Tutto nasce da come si guarda, e da dove si guarda. Guardare un altro dall’alto in basso, è lecito farlo soltanto in una situazione: per aiutarlo a sollevarsi. Non di più. Questo è l’unico momento lecito per guardare dall’alto in basso. Lo sguardo di Gesù sapeva vedere nella povera gente che metteva due spiccioli nella cassetta delle offerte al Tempio un gesto di dono totale (cfr Mc 12,41-44). Lo sguardo di Gesù partiva dalla misericordia e dalla compassione per i poveri e gli esclusi. Da dove parte il mio sguardo? Una domanda che ci aiuterà sempre.

La crescita inclusiva trova il suo punto di partenza in uno sguardo non ripiegato su di sé, libero dalla ricerca della massimizzazione del profitto. La povertà non si combatte con l’assistenzialismo, no, così la si “anestetizza” ma non la si combatte. Come già dicevo nella Laudato si’, «aiutare i poveri con il denaro dev’essere sempre un rimedio provvisorio per fare fronte alle emergenze. Il vero obiettivo dovrebbe essere di consentire loro una vita degna mediante il lavoro» (n. 128). La porta è il lavoro: la porta della dignità di un uomo è il lavoro.

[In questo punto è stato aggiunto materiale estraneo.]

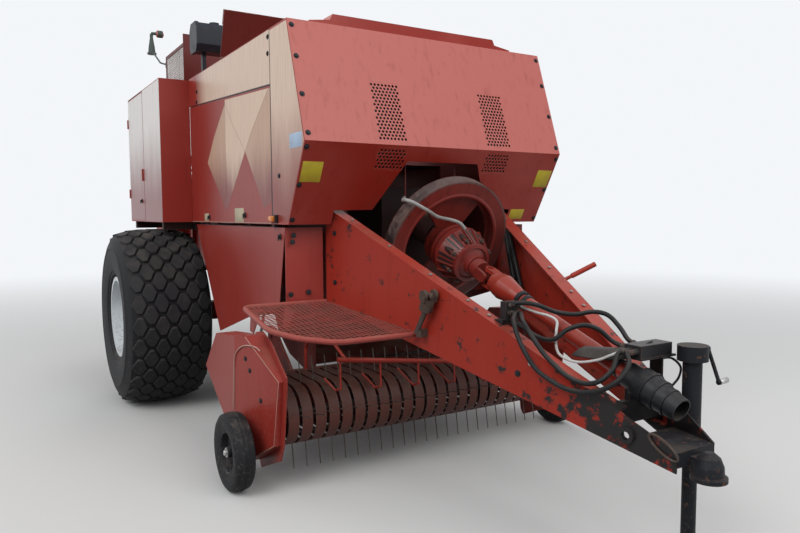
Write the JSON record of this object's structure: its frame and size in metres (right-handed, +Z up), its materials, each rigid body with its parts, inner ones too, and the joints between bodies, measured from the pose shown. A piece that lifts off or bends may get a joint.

Senza un impegno di tutti per far crescere politiche lavorative per i più fragili, si favorisce una cultura mondiale dello scarto. Ho provato a spiegare questa convinzione anche nel primo capitolo dell’Enciclica Fratelli tutti, dove, tra l’altro, si ricorda che «è aumentata la ricchezza, ma senza equità, e così accade che nascono nuove povertà» (n. 21). Cresce la ricchezza e nascono nuove povertà.

Ecco perché il futuro invoca un nuovo sguardo, e ciascuno nel suo piccolo è chiamato a farsi promotore di questo modo differente di guardare il mondo, a partire dalle persone e dalle situazioni che vive nel quotidiano. Il Maestro, nel romanzo che ho citato, insegna al suo allievo a «non guardare mai nessuno dall’alto in basso»; penso che questo può essere una buona indicazione per tutti. Siamo tutti fratelli e sorelle, e se io sono il proprietario di un’azienda, questo non mi legittima a guardare i miei dipendenti con aria di sufficienza. Se sono l’amministratore delegato di una banca, non devo dimenticare che ogni persona va trattata con rispetto e cura.

La Fondazione Centesimus Annus può declinare le importanti riflessioni condotte in questi giorni, attraverso la conversione dello sguardo di ciascuno. L’umile sguardo di chi vede in ogni uomo e donna che incontra un fratello e una sorella da rispettare nella sua dignità, prima che, eventualmente, un cliente con cui fare affari. È un fratello, una sorella, una persona; può fare il cliente. Solo con questo sguardo potremo lottare contro i mali della speculazione corrente che alimenta i venti di guerra. Non guardare mai nessuno dall’alto in basso è lo stile di ogni operatore di pace. È lecito farlo solo per aiutare a sollevarsi.

Cari amici, vi ringrazio di essere venuti, e soprattutto per l’impegno che ciascuno di voi pone, là dove vive e lavora, al fine di promuovere una crescita inclusiva e, più in generale, la conoscenza della dottrina sociale della Chiesa. Di cuore benedico tutti voi e le vostre famiglie. E per favore, non dimenticatevi di pregare per me. Grazie.